> **JOB**: Where a line below holds the string "value", copy that line.
*** MATERIAL SHOWN ***
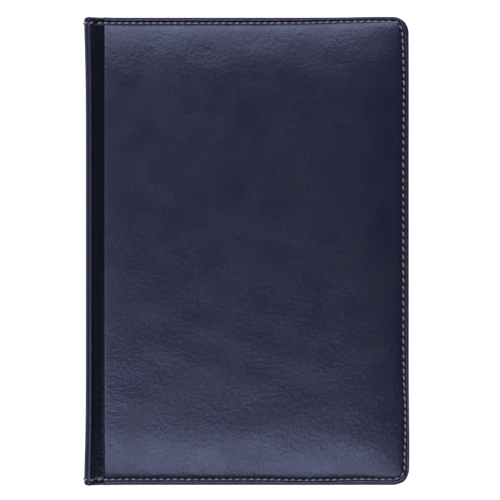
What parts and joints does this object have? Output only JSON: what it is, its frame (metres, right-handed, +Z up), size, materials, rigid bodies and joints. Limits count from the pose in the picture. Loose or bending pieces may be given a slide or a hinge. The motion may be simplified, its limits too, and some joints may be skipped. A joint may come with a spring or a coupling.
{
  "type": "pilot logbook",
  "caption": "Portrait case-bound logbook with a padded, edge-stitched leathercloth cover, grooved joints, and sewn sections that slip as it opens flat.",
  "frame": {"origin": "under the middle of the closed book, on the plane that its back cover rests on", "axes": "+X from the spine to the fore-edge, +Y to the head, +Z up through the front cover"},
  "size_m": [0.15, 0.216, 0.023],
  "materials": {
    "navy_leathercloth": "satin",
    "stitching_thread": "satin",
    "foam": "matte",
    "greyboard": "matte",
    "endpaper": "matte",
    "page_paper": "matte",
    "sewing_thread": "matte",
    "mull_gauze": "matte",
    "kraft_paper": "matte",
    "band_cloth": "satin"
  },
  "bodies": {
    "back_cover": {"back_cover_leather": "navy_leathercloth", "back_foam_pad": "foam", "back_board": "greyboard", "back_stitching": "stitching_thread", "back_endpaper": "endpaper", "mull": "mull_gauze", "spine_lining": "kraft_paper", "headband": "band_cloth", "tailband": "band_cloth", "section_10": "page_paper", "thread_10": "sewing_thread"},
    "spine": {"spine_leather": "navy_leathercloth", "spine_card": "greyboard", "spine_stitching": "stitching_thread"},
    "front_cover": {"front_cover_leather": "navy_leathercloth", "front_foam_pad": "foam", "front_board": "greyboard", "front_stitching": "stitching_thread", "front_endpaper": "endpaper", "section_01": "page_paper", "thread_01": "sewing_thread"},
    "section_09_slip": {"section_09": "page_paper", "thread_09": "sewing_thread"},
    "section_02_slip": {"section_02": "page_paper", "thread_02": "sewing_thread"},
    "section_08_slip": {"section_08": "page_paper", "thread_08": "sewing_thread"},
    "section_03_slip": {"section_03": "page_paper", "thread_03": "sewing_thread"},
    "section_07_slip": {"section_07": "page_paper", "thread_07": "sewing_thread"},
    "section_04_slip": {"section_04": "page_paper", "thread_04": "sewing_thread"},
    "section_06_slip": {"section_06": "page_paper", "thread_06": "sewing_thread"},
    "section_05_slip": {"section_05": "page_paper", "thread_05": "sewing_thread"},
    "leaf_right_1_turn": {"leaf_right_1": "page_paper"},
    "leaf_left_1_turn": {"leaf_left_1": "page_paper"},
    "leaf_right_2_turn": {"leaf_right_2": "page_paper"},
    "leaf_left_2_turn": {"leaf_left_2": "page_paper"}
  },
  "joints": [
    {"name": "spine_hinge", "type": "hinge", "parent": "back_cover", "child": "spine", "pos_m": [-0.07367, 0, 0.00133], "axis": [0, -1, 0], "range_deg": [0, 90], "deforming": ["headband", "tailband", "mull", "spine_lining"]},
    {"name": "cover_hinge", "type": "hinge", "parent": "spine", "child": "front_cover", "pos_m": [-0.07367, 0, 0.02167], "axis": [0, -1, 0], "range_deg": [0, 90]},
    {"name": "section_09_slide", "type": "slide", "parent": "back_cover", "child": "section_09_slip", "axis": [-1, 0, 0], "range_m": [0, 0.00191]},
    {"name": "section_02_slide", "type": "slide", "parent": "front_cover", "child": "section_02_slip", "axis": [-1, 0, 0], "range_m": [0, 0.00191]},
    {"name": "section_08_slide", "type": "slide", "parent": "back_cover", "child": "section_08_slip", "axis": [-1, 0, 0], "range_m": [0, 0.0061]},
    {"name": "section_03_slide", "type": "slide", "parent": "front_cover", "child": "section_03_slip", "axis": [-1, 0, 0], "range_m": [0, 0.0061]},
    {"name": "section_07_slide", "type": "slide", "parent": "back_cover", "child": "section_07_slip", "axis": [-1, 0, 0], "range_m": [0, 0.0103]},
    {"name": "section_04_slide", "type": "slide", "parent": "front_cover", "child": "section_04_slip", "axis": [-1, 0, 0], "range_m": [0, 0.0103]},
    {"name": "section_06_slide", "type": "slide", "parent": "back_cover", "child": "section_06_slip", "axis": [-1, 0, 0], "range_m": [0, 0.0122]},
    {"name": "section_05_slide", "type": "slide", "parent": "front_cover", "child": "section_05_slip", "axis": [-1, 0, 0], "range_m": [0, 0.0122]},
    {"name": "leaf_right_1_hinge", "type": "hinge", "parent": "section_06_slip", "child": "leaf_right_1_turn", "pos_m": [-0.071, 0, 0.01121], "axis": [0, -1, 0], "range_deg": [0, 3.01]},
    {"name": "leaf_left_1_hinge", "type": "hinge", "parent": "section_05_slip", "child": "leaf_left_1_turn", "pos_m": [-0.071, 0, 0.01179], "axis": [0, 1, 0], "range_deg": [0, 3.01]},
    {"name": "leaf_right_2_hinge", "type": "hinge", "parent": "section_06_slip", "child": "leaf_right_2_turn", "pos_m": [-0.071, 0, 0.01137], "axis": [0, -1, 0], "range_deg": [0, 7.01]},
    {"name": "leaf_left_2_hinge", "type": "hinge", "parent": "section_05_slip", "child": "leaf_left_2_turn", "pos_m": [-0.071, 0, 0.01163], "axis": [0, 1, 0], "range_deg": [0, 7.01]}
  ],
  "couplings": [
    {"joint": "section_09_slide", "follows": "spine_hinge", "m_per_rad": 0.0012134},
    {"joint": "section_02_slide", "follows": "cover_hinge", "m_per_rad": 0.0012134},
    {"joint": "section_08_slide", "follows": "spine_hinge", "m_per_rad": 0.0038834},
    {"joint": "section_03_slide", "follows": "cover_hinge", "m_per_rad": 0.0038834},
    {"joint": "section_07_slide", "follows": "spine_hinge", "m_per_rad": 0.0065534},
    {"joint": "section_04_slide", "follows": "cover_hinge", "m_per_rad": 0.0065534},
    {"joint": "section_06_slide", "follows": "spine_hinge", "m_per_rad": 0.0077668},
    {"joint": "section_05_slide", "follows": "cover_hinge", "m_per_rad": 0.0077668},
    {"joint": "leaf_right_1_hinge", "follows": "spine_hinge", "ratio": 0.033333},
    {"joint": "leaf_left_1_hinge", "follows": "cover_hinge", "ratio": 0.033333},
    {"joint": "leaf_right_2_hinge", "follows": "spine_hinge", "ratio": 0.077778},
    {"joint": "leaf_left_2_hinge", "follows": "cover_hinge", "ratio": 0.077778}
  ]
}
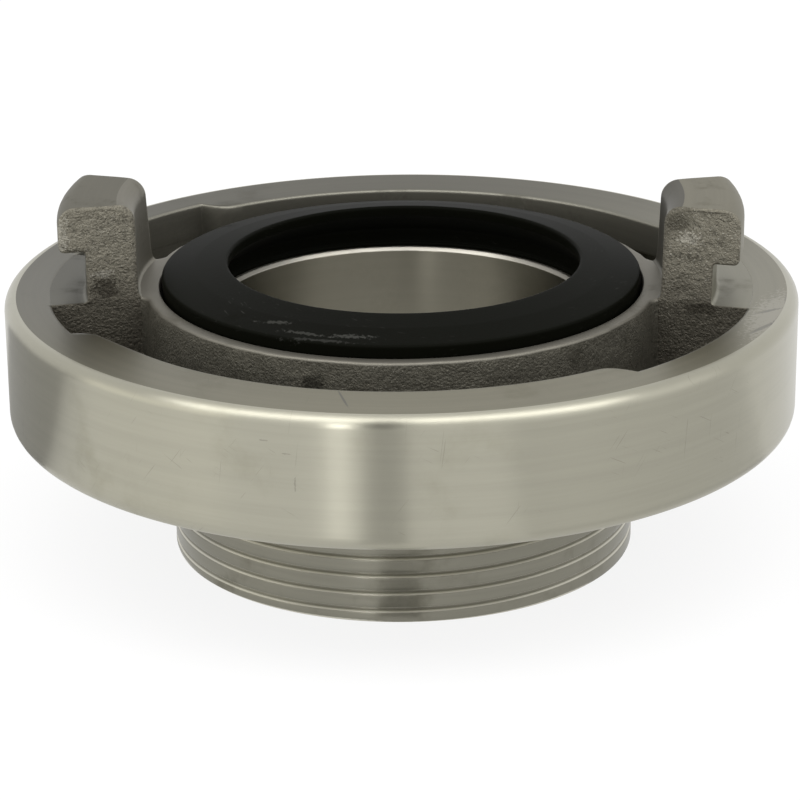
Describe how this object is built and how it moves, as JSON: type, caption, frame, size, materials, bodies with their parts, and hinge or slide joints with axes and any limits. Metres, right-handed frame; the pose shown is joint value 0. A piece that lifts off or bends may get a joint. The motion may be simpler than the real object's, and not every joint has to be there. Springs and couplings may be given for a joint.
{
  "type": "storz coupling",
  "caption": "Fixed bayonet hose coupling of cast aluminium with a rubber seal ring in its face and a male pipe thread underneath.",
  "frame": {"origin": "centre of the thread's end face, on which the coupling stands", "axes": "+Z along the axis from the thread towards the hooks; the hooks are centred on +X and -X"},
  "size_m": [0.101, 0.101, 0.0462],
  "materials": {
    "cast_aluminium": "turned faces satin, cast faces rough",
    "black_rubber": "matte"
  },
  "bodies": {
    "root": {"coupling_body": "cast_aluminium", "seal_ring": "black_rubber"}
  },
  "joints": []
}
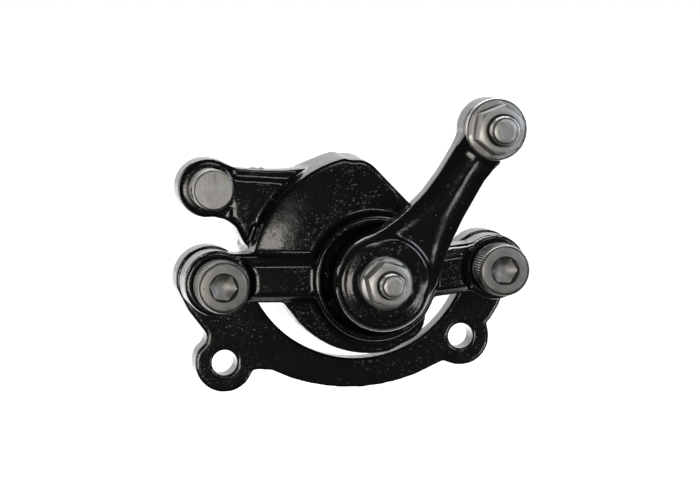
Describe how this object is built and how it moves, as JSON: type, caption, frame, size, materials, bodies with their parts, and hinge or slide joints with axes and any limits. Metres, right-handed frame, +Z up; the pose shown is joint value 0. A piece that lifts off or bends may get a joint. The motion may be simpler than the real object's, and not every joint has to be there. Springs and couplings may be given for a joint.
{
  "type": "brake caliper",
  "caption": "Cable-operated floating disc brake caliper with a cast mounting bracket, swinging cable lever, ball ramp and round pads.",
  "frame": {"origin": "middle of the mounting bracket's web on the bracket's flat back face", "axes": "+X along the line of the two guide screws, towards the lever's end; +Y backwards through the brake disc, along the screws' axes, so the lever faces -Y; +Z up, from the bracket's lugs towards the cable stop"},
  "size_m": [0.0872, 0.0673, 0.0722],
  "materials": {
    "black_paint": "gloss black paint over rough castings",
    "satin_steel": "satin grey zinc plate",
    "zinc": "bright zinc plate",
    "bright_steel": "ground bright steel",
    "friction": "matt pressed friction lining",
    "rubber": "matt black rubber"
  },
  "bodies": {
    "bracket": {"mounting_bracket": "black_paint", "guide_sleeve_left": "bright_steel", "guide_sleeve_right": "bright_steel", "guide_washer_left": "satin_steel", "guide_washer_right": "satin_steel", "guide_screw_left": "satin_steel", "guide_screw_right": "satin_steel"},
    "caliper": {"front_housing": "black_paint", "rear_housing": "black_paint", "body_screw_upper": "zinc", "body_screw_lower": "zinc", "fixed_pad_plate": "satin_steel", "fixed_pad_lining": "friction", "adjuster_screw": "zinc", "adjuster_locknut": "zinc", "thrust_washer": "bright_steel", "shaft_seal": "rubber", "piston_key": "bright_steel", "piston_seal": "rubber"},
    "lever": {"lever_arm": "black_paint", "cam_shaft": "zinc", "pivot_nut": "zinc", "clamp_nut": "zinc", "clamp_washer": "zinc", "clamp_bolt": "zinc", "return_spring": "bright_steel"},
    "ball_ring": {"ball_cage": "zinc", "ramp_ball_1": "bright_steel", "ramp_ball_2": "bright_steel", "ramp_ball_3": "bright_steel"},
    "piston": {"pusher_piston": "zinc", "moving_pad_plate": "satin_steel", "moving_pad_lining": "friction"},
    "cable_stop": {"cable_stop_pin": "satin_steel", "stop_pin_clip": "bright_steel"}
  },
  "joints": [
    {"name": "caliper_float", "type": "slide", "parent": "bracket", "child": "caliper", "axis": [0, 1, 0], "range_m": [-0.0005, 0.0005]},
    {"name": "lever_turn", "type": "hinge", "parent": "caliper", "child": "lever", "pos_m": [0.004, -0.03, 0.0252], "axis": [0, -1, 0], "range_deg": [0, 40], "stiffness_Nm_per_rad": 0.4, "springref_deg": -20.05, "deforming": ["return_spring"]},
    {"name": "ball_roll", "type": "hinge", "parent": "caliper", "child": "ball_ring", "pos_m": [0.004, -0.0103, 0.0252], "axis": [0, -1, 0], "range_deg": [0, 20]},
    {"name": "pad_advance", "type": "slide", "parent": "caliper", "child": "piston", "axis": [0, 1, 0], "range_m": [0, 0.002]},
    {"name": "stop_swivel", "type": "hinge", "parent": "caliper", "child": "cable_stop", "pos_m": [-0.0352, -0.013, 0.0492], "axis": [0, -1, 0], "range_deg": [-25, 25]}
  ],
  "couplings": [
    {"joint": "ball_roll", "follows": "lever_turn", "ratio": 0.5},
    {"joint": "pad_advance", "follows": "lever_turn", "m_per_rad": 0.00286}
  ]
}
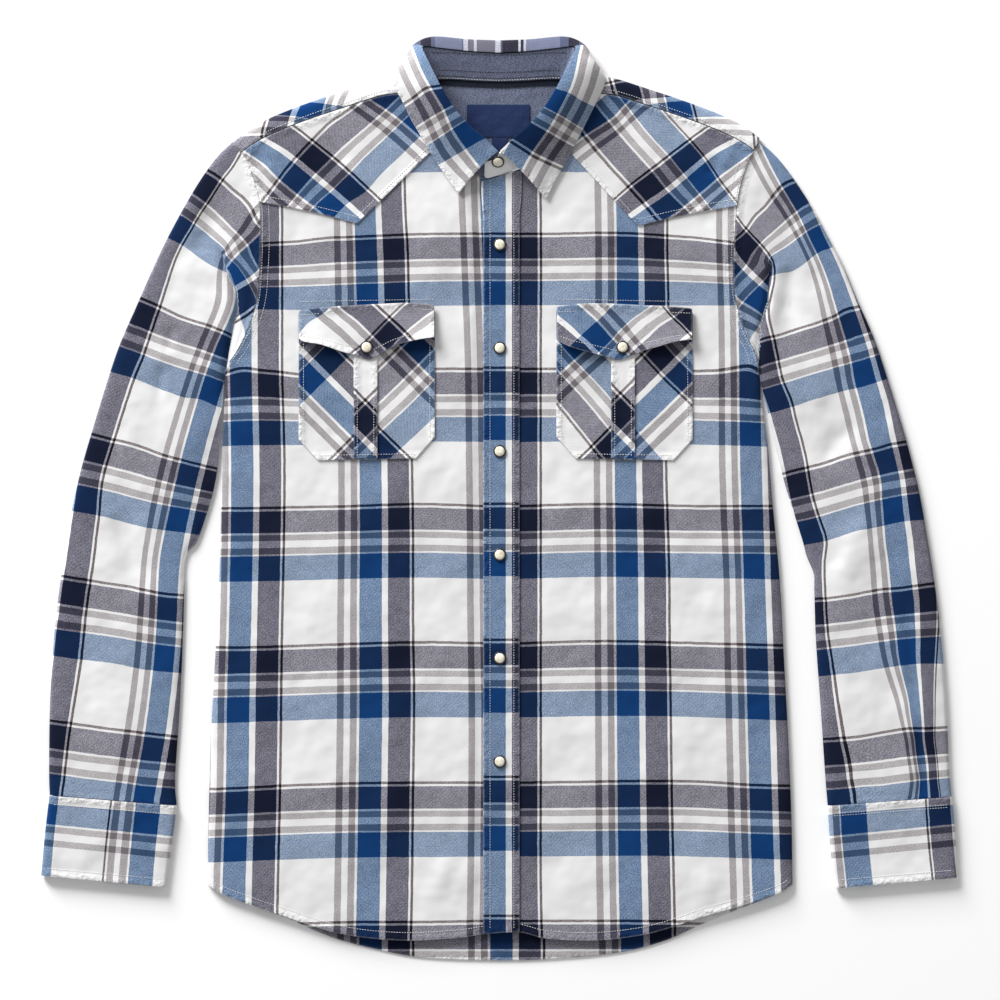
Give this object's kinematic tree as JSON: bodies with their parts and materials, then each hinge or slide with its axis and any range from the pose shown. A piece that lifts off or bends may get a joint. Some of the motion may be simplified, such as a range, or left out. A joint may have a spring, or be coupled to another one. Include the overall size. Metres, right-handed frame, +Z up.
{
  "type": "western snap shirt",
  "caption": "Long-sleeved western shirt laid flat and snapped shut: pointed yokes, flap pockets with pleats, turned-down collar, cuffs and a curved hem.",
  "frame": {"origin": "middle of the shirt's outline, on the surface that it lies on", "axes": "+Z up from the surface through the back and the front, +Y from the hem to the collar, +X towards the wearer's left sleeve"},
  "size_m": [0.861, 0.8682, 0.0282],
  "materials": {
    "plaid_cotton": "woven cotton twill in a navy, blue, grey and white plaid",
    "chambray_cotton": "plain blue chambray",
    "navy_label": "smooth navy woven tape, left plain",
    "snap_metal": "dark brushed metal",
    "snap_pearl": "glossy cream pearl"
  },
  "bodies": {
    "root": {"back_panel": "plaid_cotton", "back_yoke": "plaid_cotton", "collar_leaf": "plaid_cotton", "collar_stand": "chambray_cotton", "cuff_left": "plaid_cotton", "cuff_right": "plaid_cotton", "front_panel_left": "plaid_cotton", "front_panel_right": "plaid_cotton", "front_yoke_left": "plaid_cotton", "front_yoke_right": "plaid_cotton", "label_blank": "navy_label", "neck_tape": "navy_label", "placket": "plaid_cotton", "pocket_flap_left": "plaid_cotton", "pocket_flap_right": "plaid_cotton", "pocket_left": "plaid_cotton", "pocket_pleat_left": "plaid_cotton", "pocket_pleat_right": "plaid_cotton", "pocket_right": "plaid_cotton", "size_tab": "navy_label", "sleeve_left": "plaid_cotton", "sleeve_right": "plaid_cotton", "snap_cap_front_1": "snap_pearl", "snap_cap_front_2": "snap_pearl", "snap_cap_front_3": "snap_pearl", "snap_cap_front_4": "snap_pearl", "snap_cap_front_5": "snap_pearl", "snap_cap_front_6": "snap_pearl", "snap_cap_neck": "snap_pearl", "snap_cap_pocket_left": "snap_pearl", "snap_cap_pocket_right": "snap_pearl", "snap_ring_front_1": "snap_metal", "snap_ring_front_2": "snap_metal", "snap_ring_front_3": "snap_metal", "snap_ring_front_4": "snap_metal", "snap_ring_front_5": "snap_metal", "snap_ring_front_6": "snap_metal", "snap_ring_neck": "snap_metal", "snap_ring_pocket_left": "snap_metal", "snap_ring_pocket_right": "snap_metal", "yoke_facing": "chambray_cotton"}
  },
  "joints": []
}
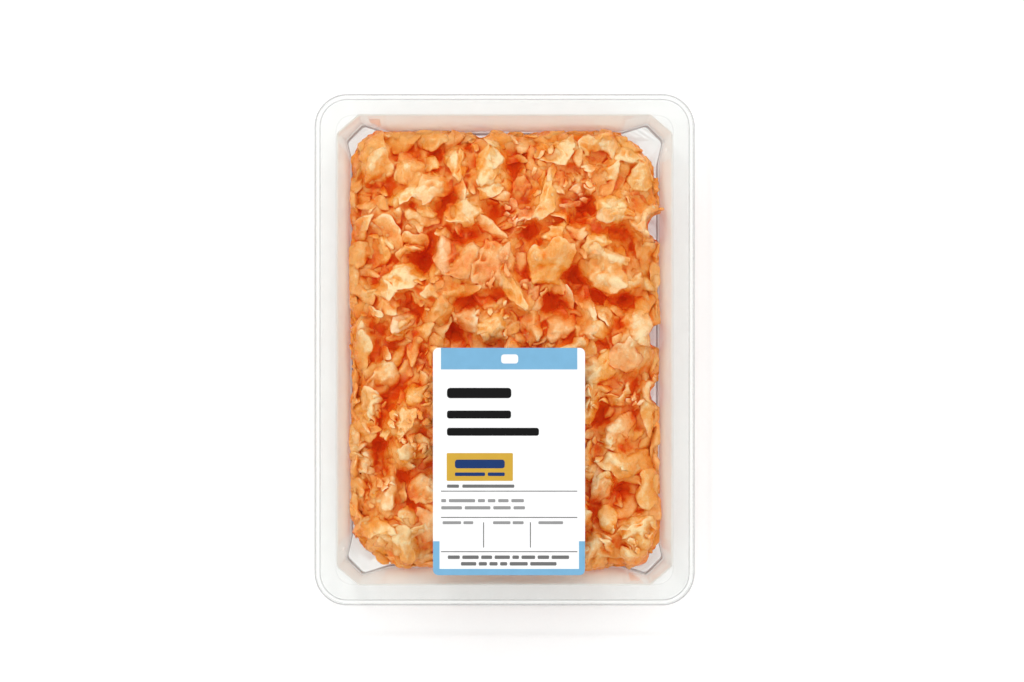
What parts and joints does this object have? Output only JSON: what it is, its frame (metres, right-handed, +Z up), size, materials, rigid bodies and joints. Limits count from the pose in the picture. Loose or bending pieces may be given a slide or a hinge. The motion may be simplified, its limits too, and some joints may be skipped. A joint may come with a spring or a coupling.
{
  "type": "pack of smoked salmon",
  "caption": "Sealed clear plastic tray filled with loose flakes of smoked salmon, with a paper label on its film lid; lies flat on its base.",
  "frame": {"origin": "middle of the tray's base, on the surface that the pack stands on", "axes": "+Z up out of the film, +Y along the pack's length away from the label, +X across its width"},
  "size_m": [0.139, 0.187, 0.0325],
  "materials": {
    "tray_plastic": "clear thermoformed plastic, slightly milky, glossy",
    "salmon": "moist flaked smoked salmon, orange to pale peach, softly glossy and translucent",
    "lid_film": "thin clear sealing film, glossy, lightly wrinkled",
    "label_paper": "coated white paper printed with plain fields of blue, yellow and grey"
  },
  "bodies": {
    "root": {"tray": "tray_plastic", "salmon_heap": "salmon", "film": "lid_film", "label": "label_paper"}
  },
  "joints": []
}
***
> **COMPLETED EXERCISE**:
Describe how this object is built and how it moves, as JSON: type, caption, frame, size, materials, bodies with their parts, and hinge or slide joints with axes and any limits. Metres, right-handed frame; the pose shown is joint value 0. A piece that lifts off or bends may get a joint. The motion may be simpler than the real object's, and not every joint has to be there. Springs and couplings may be given for a joint.
Describe how this object is built and how it moves, as JSON: type, caption, frame, size, materials, bodies with their parts, and hinge or slide joints with axes and any limits. Metres, right-handed frame, +Z up; the pose shown is joint value 0. A piece that lifts off or bends may get a joint. The motion may be simpler than the real object's, and not every joint has to be there. Springs and couplings may be given for a joint.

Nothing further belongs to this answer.